Hosting the talks in the Amazon, the planet’s largest carbon sink, is both symbolic and strategic, a reminder that global climate progress hinges on protecting ecosystems and empowering local communities.

For Africa, COP30 is a moment of reckoning. The continent contributes less than 4 per cent of global emissions but bears the heaviest costs of climate change, from droughts and cyclones to collapsing agricultural yields and energy insecurity. African negotiators have consistently argued that without predictable, affordable finance, developing nations cannot deliver on their commitments.

The Baku to Belém Roadmap could be transformative if implemented fairly, ensuring that new funds reach life-saving adaptation projects in vulnerable communities, not just emissions reductions in middle-income economies. African countries are also demanding a rebalancing of the climate finance equation to include more grants, fewer debt-driven instruments, and direct access for local governments and institutions.

There is also optimism. Across Kenya, Rwanda, Morocco, and South Africa, governments are already investing in electric mobility, renewable energy, and green manufacturing, practical examples of how climate action can drive growth and jobs if backed by finance and technology transfer.

Several African countries are already taking practical steps toward climate adaptation. For instance, Kenya is expanding solar-powered mini-grids to provide energy access to rural communities, Rwanda is implementing flood and landslide mitigation programs, and Morocco is investing in large-scale solar and wind projects to diversify its energy mix.
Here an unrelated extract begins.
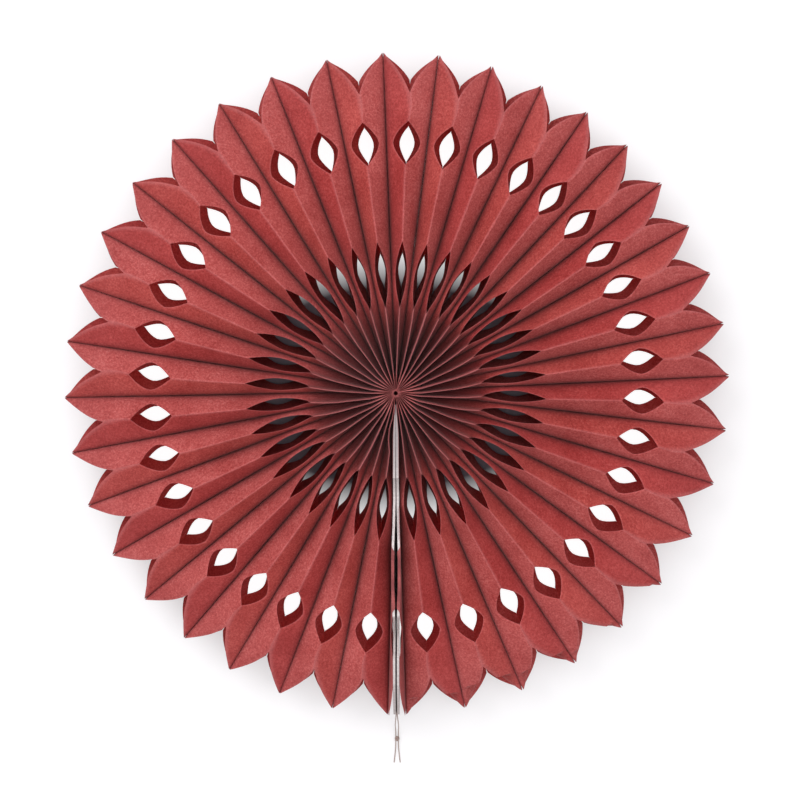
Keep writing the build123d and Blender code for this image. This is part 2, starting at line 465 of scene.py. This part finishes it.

These initiatives demonstrate how targeted finance and technology transfer could accelerate a just transition across the continent.

Despite the challenges, Stiell emphasized that the Paris Agreement framework remains sound. “But the next decade will determine whether it delivers in full. History will not ask what we intended; it will ask what we achieved.”

For Africa, COP30 is a pivotal moment: a chance to secure finance, technology, and support for a just transition as the continent faces the brunt of climate impacts.